© JUNGE FREIHEIT Verlag GmbH & Co.  www.jungefreiheit.de  14/09 27. März 2009

CD: Kurt Leimer
Ausgleichend
Jens Knorr

Wenn auch die zwei Klavierkonzerte der Sonderedition Kurt Leimer, die von der Zürcher Kurt Leimer Stiftung herausgegeben wird, wahrlich keine unbekannten sind – ihr Interpret gilt immer noch als Geheimtip. Die historischen Mono-Aufnahmen von Johannes Brahms’ Klavierkonzert Nr. 2 B-Dur op. 83 und Tschaikowskis Klavierkonzert Nr. 1 b-Moll op. 23 erschienen in den späten sechziger Jahren und 1971. Sie wiederzuveröffentlichen und dem Vergleich mit einer ganzen Reihe hochkarätiger Interpretationen auszusetzen, gibt es guten Grund, denn Kurt Leimers Interpretation hält jedem Vergleich stand (Colosseum Classics COL 9203.2).

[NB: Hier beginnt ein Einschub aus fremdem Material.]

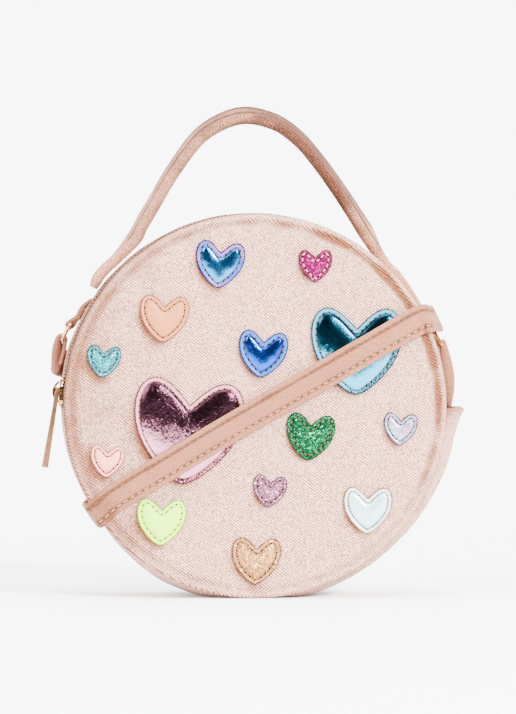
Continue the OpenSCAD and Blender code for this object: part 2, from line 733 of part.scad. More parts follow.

Kurt Leimers spröde, ja, sogar abweisende Interpretation erschließt sich erst bei mehrmaligem Hören. Dann aber klingen jene äußerlich brillanten, neueste technische Errungenschaften nutzenden Kunststückchen grellbunt anstatt farbig in den Ohren, dagegen Kurt Leimers Kunst in fein abgestuften Grautönen anstatt schwarzweiß. Wer glaubte, sich seinen Brahms und Tschaikowski gründlich überhört zu haben, der hatte in Wahrheit nur überhört, was er auch aus klischierten Darbietungen vielleicht hätte heraushören sollen. Denn wie der Beginn des einen, ein Hornsolo gleich Webers „Oberon“ und Schuberts Großer C-Dur-Symphonie, so könnte der Beginn des anderen, die machtvollen Einleitungstakte mit der majestätisch ausholenden Des-Dur-Melodie in den Violinen und den wuchtigen Akkorden des accompagnierenden Klaviers – „Dem Frieden die Freiheit“ kündigte dazu einst eine pathetisch zitternde Stimme die Solidaritätskonzerte des Rundfunks der DDR an! – den Hörer in die romantische Sackgasse locken. Und weder das Spiel der Nürnberger Symphoniker unter Erich Kloss für den Brahms, noch das des Symphony of the Air – Orchestra New York unter Günther Neidlinger für den Tschaikowski, eins so zeitverhaftet wie das andere, sind geeignet, ihn da wieder hinauszuführen.

Das vermag Kurt Leimers Spiel, der beide Konzerte nicht als Ausgeburten einer landläufig als Eigenschaft mißverstandenen Romantik darstellt, welche der Musik, insonderheit der deutschen, anhafte, sondern als zwei großangelegte Versuche, inneren und äußeren Ausgleich herzustellen, bei Brahms edles Gleichmaß aus romantischem Geist, bei Tschaikowski, öffentliche Verlautbarung und private, geheime Aussage irgend noch gegeneinander auszutarieren. Die ergeben bei Brahms die viersätzige, ausufernde „Symphonie mit obligatem Klavier“, bei Tschaikowski die immer wieder irritierend unterlaufene klassisch-romantische dreisätzige Form. Kurt Leimer stellt uns beide neu und beunruhigend vor Ohren, als wären sie vorher noch nie erklungen. So müssen sie ihren ersten Hörern erschienen sein.

Mit stupendem technischen Können, das sich nie vordrängt, mit hartem Anschlag und wenig Pedalgebrauch vollzieht der Interpret kompromißlos nach, was ihm die Kompositionen vorgeben, und versagt sich, brillant zu kaschieren, daß etwa bei Tschaikowski donnernde Passagen in angestrengter Fröhlichkeit geradezu leerlaufen. Die Individualität des Meisters bewährt sich eben darin, daß er sich nicht in sich selbst zurückzieht, sondern – rücksichtslos gegen sich selbst – ihre Aufhebung im Werk betreibt. Das zeigt sich deutlich in jenen Momenten, da  Leimers Spiel eine in der Tat jazzige Unruhe in musikalische Verläufe einbringt, die jedoch in keinem Moment aufgeschminkt wirkt, sondern aus dem Wechselspiel mit dem Orchester organisch hervorgeht.

Indem er sich den Orchestern eingliedert, wird er selbst zu dem führenden Orchestermusiker, um dessentwillen allein sich das Hören beider Aufnahmen lohnt, mindestens so oft, bis man versteht.